The 10th anniversary will also bring more artwork to Durham in the form of two murals commissioned by the museum in honor of the event. Painted by abstract artist Odili Donald Odita, one mural decorates a wall in the museum and one is featured on an external wall of the Downtown Durham YMCA. At the Nasher, the mural is titled “Shadow and Light (For Julian Francis Abele),” inspired by the architect who designed Duke’s West Campus.

Hower said the murals act to “visually connect Duke and Durham.” The museum is also working in a partnership with Durham School of the Arts to educate the public about the murals, stationing students at the mural sites during their productions to share information and answer questions.

Hower said the Nasher has continued interest in connecting the community with the University.

“It’s not going to end with the murals, that’s for sure,” Hower said.

Student involvement

Since its inception, the Nasher has made student involvement a priority. The museum has hosted student parties and facilitated the Nasher Student Advisory Board, which allowed students to help plan the student parties.

Last year, the NSAB was changed into the Nasher MUSE—Museum Undergraduate Student Exec—to indicate its changing nature. Instead of a focus on student parties, which suffered from shrinking attendance, MUSE is now geared towards engaging students directly with the art.

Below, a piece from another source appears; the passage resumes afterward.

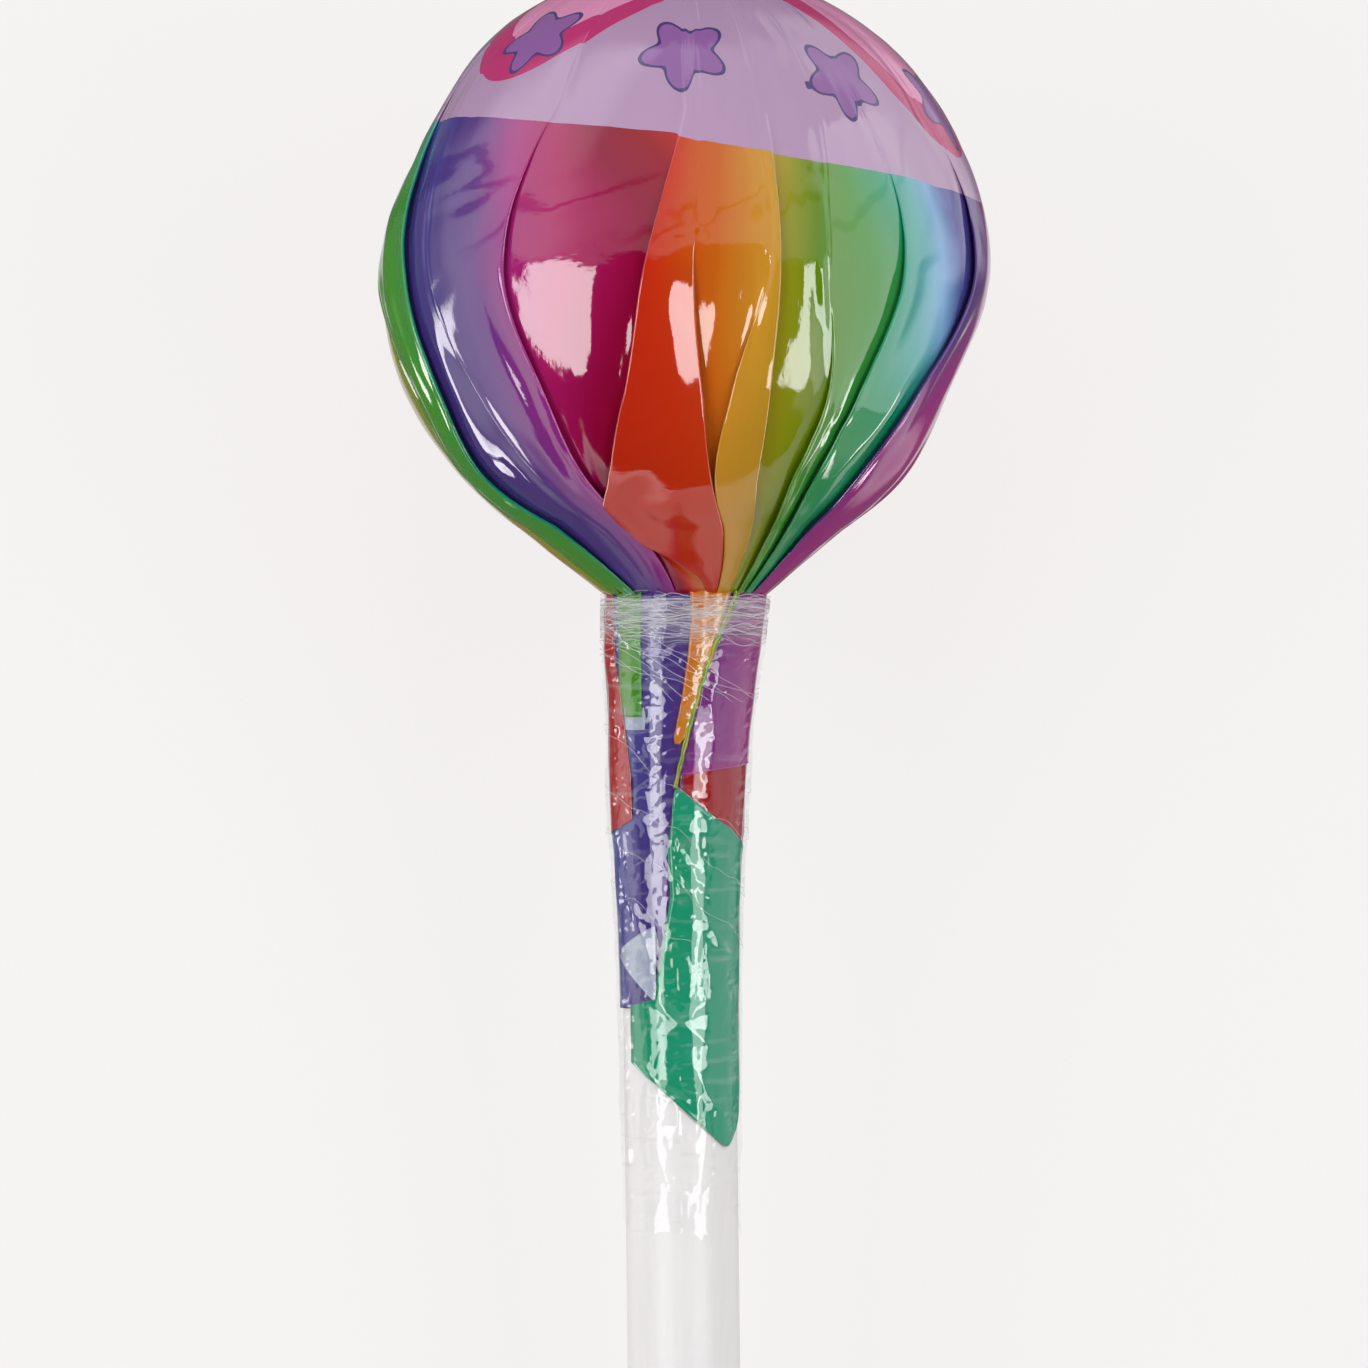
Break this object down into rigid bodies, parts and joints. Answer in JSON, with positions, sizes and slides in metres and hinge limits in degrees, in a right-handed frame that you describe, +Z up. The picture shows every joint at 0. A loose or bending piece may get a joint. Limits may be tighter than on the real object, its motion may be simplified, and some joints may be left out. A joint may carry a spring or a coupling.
{
  "type": "giant ball lollipop in a printed film wrapper",
  "caption": "Large ball lollipop lying on its side: pleated rainbow film drawn over the ball and bound to a thick stick under clear film.",
  "frame": {"origin": "middle of the flat spot that the ball rests on, on the floor below the ball's centre", "axes": "+Z up, +Y from the stick towards the ball's crown, +X to the right of someone who looks down on it with the ball away from them; the stick runs towards -Y and slopes down to the floor"},
  "size_m": [0.1045, 0.3983, 0.1044],
  "materials": {
    "printed_film": "glossy printed wrapping film: a lilac crown above pleats in a full rainbow",
    "stick_plastic": "smooth, slightly milky white extruded plastic",
    "clear_film": "clear stretch film with fine wrinkles"
  },
  "bodies": {
    "root": {"wrapped_ball": "printed_film", "stick": "stick_plastic", "clear_sleeve": "clear_film"}
  },
  "joints": []
}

“People are maybe looking to the museum for something different,” said Marianne Wardle, Andrew W. Mellon curator of academic programs. “It’s not just a big social scene. It’s a more critical way to engage.”

The Nasher has also created an internship program that allows students to work one-on-one with the museum’s staff. Wardle said the program will generally get eight to 12 participants a semester.

Senior Ana Johnson, a former curatorial intern, co-curated the current Ansel Adams exhibition in the New Galleries with fellow senior Rosie Williams during her internship. The two were given the creative freedom to craft an entire exhibition almost from scratch.

“We had to make a checklist, we had to write all of the label text and at different points we’d be checking in with [Nasher staff],” Johnson said. “It was very free form but it was fun we got to do it.”

Wardle has also tried to bring in students who wouldn’t naturally gravitate towards the arts. She is currently on the faculty of a Bass Connections program entitled Art, Vision and the Brain chaired by opthamologist Eleonora Ladd. Ladd took courses in art history in college but gave up her love of art to focus on science. The program has given her a way to teach both.

“My role in that project is helping scientists to think about what they see and articulate it,” Wardle said. “Sometimes that can be really hard and we take for granted a lot of the visual images we take in.”

Looking forward

The Nasher’s success has not left its staff content to sit on their laurels. Schroth wants to look at acquiring more works of art, which would require more funding.

“We’ve been able to do great with the little amount of acquisition money that we have every year,” Schroth said. “But if we had more money we could really make the collection fill in all the gaps.”

Aside from the collection, Schroth is also interested in creating a sculpture park for the museum’s surroundings. She already has some ideas in place.

“You could do young artists, changing temporary things that would stay up and then they’d deteriorate and they’d get rid of them and do another piece,” Schroth said.

And the Nasher is in the process of creating an undergraduate certificate program that would focus on museum theory and practice. 

Ten years strong, one thing is clear: the Nasher has solidified its spot in the Duke and Durham community as the preeminent locale to experience world-class art.